RRX: Let’s show some love for the female side of rap. I’m so old “Push It” was a big hit at my middle school dance. Who should I listen to so I can update my playlist?
RS: Yeah, that’s definitely old school. LOL. Check out Young M.A. Cardi B, and Snow Tha Project.
RRX: Wow – those were all uniquely awesome. I’m glad to see the women are out there representing strong! I especially dig the raw honesty of Young M.A. and the friendly vibes of the Snow Tha Product track. One of the things I love about rap is the honesty involved in the lyrics.
Okay – I’m obsessed with rapping fast. I don’t know why, but I really love to (I feel kind of silly saying so) spit those lyrics! I know there is hope for me! The song “Lucky You” from Joyner and Eminem was like – woah! That’s some serious work. What suggestions do you have for me to learn how to get my motor skills up to speed?

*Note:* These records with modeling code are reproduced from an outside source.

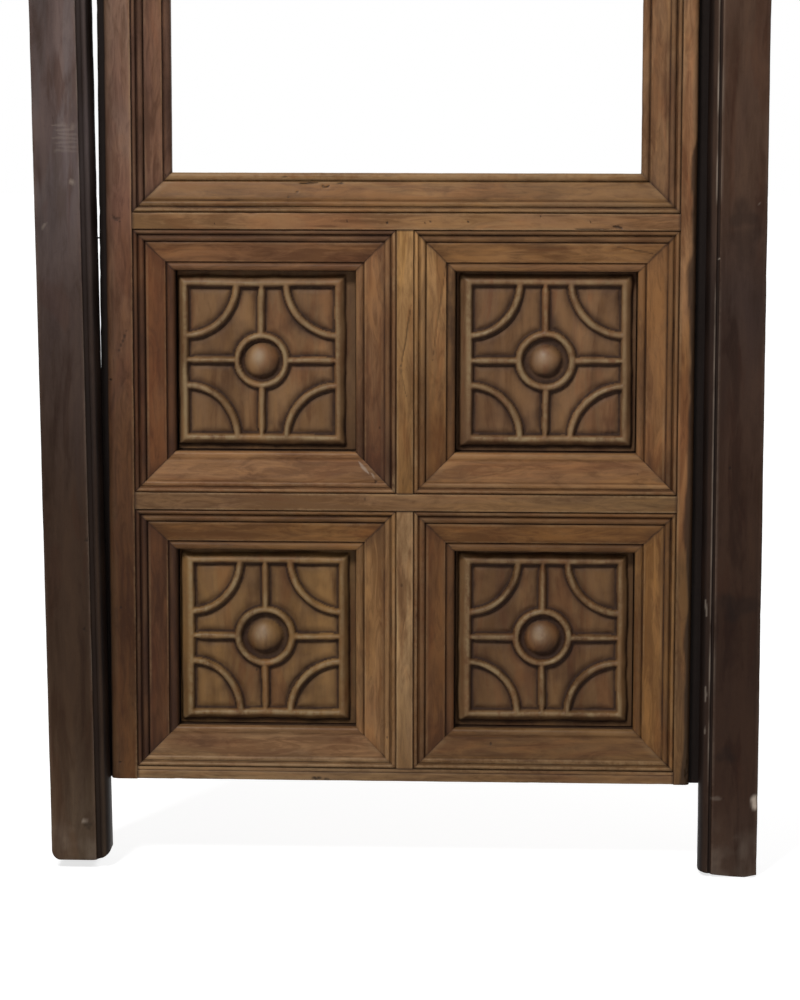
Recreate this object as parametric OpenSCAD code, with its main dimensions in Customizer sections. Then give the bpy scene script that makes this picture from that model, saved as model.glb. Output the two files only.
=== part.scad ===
// Old panelled door leaf hung in its moulded post-and-head frame.
// The leaf has four carved coffers below an open window, and swings on three butt hinges.
// Millimetres. +Z is up, the moulded front faces -Y, and the leaf swings away towards +Y.

/* [Leaf] */
// Height of the leaf
leaf_h = 2050; // [1650:10:2500]
// Thickness of the leaf
leaf_t = 60; // [50:1:80]
// Height of the bottom edge of the leaf above the floor
leaf_lift = 124; // [20:1:200]
// Width of each coffer between its fillets
coffer_w = 358.5; // [300:0.5:460]
// Height of each coffer between its fillets
coffer_h = 359; // [300:0.5:440]
// Width of the fillet between the left and right coffers
muntin_w = 23; // [16:0.5:40]
// Width of the flat face of the left stile
left_flat_w = 36.5; // [24:0.5:60]
// Width of the flat face of the right stile
right_flat_w = 21.5; // [16:0.5:60]
// Height of the fillet under the lower coffers
bottom_fillet_h = 17.5; // [12:0.5:60]
// Height of the fillet between the lower and upper coffers
cross_fillet_h = 23.5; // [16:0.5:60]
// Height of the fillet over the upper coffers
lock_fillet_h = 22.5; // [16:0.5:60]
// Height of the fillet over the window
top_fillet_h = 60; // [30:1:120]
// Radius of the worn front edges of the stiles
edge_r = 6; // [2:0.5:9]

/* [Rebated edge of the leaf] */
// Depth of the front rebate round the leaf
tongue_set = 14; // [10:0.5:19]
// Width of the tongue at the left edge
left_tongue_w = 10; // [9:0.5:20]
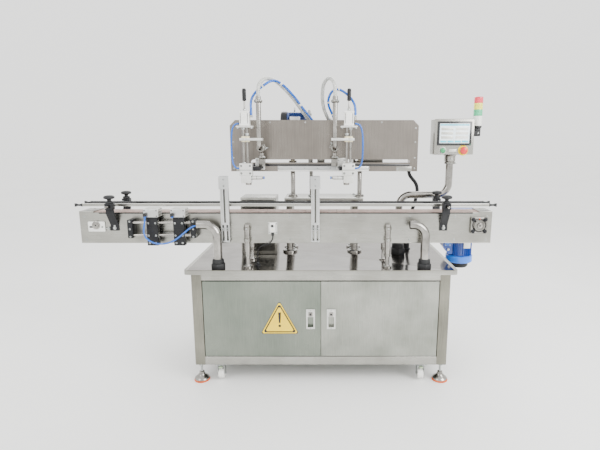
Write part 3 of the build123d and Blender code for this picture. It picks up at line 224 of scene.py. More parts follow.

RS: Yes – it’s the skills! It really comes over time. The more you write and the more you rap to a beat, you’ll learn how to find different syllables. The thing to worry about is getting the basics down first. The delivery, the timing of the words, how to write a beat. Work on the basics, and then rapping fast and using different methods of rapping, that’s something that will come naturally over time.
But it’s real dope once you get good at it. Just keep at it.
RRX: Thank you so much for catching up with me. You’re really fun to talk with and I learned so much! I definitely hope people check out your music – it has all of the elements we talked about! You can find Reggy Steel on Distrokid, YouTube or your favorite streaming and social media sites!
I can’t wait to see you around and check out what is next! Thanks for keeping it real and reminding me about how storytelling sets a foundation for a compelling song, no matter the genre. I think your music is very engaging, and I hope to hear more!